Circuit Breaker Failure Modes: Flapping, Stampedes, and Retry Amplification
Flapping
When a breaker rapidly cycles between open and closed states. The downstream service is partially degraded, causing it to pass half open tests but fail under normal load. Each close brings full traffic, which immediately causes failures, triggering another open. The fix is hysteresis: require multiple consecutive successful test periods before fully closing, or gradually increase traffic during recovery instead of jumping to full load.
Thundering Herd
When multiple breakers close simultaneously and all send traffic to a recovering service. If 100 service instances have open breakers and they all close at the same time, the downstream service receives 100x its normal traffic instantly.
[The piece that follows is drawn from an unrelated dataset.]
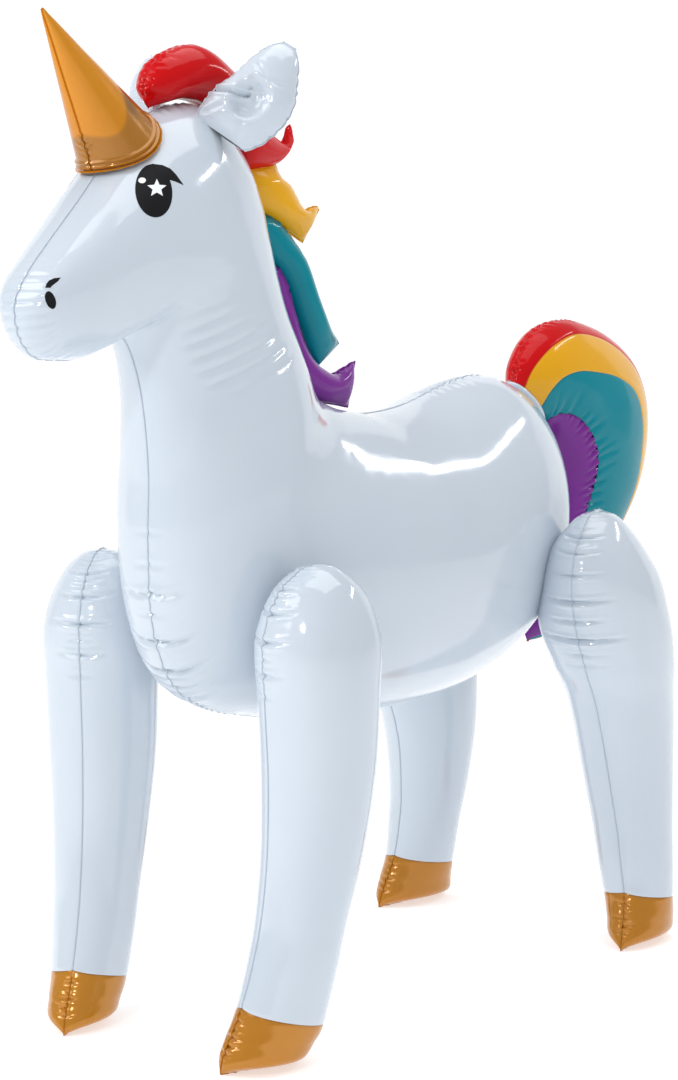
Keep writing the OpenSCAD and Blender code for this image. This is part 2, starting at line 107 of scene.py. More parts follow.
# Legs: forward and height of the front and back edge, half width outside and inside, lean
FRONT_LEG = [
    [[154, 2], [34, 2], 0.8, 0.8, 0],
    [[152, 18], [26, 12], 42, 42, 0],
    [[140, 46], [13, 30], 49, 49, 0],
    [[122, 82], [-1, 54], 53, 53, 0],
    [[102, 150], [-20, 130], 60, 60, 0],
    [[91, 200], [-34, 190], 63, 63, 0],
    [[80, 300], [-62, 296], 71, 71, 0],
    [[79, 400], [-79, 400], 79, 78, 0],
    [[84, 500], [-84, 500], 83, 80, 0],
    [[86, 580], [-88, 580], 82, 80, 0],
    [[64, 640], [-66, 640], 60, 64, 0],
    [[30, 672], [-30, 672], 30, 32, 0],
    [[8, 680], [-8, 680], 0, 0, 0],
]
REAR_LEG = [
    [[98, 2], [-68, 2], 0.8, 0.8, 36],
    [[94, 18], [-70, 14], 42, 42, 35],
    [[82, 48], [-66, 38], 50, 50, 33],
    [[68, 84], [-60, 68], 55, 55, 28],
    [[64, 150], [-62, 150], 62, 62, 19],
    [[66, 200], [-68, 200], 66, 66, 13],
    [[84, 300], [-79, 300], 77, 74, 3],
    [[122, 400], [-80, 400], 84, 82, 0],
    [[164, 460], [-66, 460], 94, 94, 0],
    [[204, 530], [-42, 530], 98, 106, 0],
    [[222, 600], [-12, 600], 90, 90, 0],
    [[216, 650], [30, 650], 70, 74, 2],
    [[192, 686], [70, 686], 48, 48, 4],
    [[168, 708], [98, 708], 27, 26, 4],
    [[144, 716], [124, 716], 0, 0, 4],
]
OUTSIDE, INSIDE, LEAN = 2, 3, 4     # places of these numbers in a leg's station
HOOF_END = 3          # station where the hoof's film meets the leg's
# Mane: distance back and height of the outer edge and of the inner edge, half width
MANE_RED = [
    [[-497, 1298], [-490, 1290], 0], [[-500, 1324], [-462, 1299], 24], [[-475, 1358], [-424, 1307], 36],
    [[-410, 1383], [-380, 1302], 42], [[-347, 1364], [-340, 1272], 41], [[-291, 1328], [-319, 1247], 37],
    [[-246, 1282], [-302, 1220], 29], [[-206, 1264], [-228, 1230], 18], [[-185, 1272], [-204, 1259], 11],
    [[-186, 1290], [-193, 1286], 0],
]
MANE_YELLOW = [
    [[-226, 1250], [-300, 1230], 0], [[-216, 1216], [-294, 1206], 22], [[-194, 1204], [-288, 1186], 26],
    [[-170, 1177], [-264, 1167], 27], [[-154, 1170], [-212, 1146], 24], [[-136, 1176], [-174, 1130], 16],
    [[-124, 1177], [-163, 1126], 8], [[-119, 1174], [-159, 1124], 0],
]
MANE_TEAL = [
    [[-226, 1164], [-282, 1160], 0], [[-214, 1150], [-274, 1146], 14], [[-180, 1120], [-240, 1104], 22],
    [[-157, 1090], [-206, 1072], 26], [[-134, 1044], [-180, 1024], 28], [[-108, 1006], [-156, 984], 25],
    [[-85, 989], [-137, 961], 16], [[-74, 981], [-125, 949], 7], [[-71, 979], [-121, 946], 0],
]
MANE_PURPLE = [
    [[-247, 1094], [-257, 1089], 0], [[-214, 1086], [-254, 1078], 8], [[-196, 1062], [-250, 1058], 13],
    [[-182, 1024], [-238, 1018], 18], [[-160, 976], [-212, 964], 21], [[-132, 948], [-180, 918], 24],
    [[-90, 932], [-128, 893], 25], [[-54, 942], [-72, 885], 18], [[-36, 950], [-55, 882], 8],
    [[-31, 951], [-50, 881], 0],
]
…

The fix is jittered cooldowns: add random variation to cooldown periods (30s ± 5s) so breakers close at different times, spreading recovery load.
Retry Amplification
When circuit breakers and retries interact badly. Service A retries 3 times to Service B. B retries 3 times to C. A single C failure causes 9 requests (3 × 3). Add another layer and you get 27 requests. Circuit breakers should trigger before retries are exhausted. If your retry budget is 3 attempts with 1s timeout each, set circuit breaker window shorter than 3s so it opens before full retry amplification occurs.
Partial Failures
When some endpoints or methods on a service fail while others succeed. A breaker that trips on any failure will block healthy endpoints too. The solution is per endpoint breakers or per method breakers, but this adds configuration complexity. An alternative is using adaptive thresholds that account for baseline error rates.